Indeed, Mr Gilbert’s mistake might not have been his failure to check up for any changes in the law but to alert the Tribunal to the fact that he had paid for a suitable professional to undertake the conveyance of his UK property. Given that such a professional should have been aware of the obligation to file a NRCGT return, Mr Gilbert would have therefore taken the reasonable steps to ensure that his UK legal duties were being carried out. Indeed, it was on this basis (in the context of the Construction Industry Scheme) that Mr Barrett won his appeal.

What to do next

What is perhaps the least satisfactory aspect of these rules is the fact that the First-tier Tribunal is being divided into two camps of judges – those who consider that a reasonable excuse exists in such cases and those who do not. Of course, First-tier decisions are not binding and perhaps one should be reassured by the fact that the judiciary is demonstrating its independence and not simply playing follow the leader. On the other hand, as is evident from other cases, the judiciary is itself acutely aware that the interests of justice favour a more harmonious approach across the Tribunal. Indeed, it is not satisfactory that the outcome of a taxpayer’s appeal in these cases is (seemingly) more dependent on the identity of the judge to whom the case is allocated than the actual facts of the case.

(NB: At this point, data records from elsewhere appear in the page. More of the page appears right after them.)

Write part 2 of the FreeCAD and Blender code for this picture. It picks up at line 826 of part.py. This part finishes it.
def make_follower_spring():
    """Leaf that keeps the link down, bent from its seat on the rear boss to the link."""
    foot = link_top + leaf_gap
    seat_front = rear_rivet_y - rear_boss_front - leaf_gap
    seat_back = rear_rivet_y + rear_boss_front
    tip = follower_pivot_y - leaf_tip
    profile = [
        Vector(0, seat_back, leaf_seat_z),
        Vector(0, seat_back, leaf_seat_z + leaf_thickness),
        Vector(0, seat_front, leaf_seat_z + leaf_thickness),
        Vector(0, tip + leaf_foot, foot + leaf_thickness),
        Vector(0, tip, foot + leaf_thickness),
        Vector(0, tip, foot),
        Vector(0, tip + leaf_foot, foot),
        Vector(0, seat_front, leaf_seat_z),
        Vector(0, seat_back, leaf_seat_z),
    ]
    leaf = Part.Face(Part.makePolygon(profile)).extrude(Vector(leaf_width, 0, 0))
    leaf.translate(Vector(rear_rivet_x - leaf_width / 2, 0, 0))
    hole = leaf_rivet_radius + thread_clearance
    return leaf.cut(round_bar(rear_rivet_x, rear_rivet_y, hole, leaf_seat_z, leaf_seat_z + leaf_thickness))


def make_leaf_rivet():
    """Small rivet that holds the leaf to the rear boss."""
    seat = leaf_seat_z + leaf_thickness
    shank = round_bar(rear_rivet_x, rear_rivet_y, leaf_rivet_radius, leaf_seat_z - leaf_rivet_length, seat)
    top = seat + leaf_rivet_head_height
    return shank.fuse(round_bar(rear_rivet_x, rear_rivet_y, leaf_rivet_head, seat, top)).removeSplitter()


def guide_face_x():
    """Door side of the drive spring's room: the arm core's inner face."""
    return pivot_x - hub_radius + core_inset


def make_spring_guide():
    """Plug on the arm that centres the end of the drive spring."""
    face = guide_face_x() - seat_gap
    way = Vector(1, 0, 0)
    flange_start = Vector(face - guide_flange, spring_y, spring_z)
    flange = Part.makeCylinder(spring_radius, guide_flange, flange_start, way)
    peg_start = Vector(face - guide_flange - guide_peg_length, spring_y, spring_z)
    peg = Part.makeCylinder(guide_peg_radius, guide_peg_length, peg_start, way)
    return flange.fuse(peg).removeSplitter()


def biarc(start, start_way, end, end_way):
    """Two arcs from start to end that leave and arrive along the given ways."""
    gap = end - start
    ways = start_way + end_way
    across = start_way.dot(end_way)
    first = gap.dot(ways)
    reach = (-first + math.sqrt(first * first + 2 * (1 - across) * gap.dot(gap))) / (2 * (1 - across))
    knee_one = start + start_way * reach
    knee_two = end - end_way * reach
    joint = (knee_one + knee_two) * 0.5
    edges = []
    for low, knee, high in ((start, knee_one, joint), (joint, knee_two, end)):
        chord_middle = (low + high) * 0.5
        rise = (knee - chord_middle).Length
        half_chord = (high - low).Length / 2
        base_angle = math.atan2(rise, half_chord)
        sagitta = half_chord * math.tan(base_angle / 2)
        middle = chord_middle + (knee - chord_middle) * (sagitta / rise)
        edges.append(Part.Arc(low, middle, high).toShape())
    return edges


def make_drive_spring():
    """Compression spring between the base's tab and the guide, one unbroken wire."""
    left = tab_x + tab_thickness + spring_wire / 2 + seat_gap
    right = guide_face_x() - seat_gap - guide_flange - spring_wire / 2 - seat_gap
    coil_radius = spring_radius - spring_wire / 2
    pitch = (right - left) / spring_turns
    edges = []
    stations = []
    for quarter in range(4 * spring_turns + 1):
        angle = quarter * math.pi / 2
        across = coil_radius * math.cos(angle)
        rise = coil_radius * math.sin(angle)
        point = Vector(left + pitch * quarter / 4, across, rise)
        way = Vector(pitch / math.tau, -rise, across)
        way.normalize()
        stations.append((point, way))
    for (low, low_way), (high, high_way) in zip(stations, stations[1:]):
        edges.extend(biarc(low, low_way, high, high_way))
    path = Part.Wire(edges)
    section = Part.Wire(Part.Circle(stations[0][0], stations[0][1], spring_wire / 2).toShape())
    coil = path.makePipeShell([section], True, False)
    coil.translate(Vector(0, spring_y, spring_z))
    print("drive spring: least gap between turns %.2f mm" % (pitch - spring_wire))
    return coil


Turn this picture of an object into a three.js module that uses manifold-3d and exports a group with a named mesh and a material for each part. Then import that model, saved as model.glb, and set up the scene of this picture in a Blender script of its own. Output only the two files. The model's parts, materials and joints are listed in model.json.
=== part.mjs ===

If you have a client who faces a NRCGT penalty, you should strongly consider appealing against it in a suitable case. In the meantime, it is worth hoping that a case will proceed to the Upper Tribunal in the hope that this will lead to some clarification of the position. This is in fact an ideal case for HMRC to make it clear that they will not seek costs in the Upper Tribunal even if they succeed on any such appeal.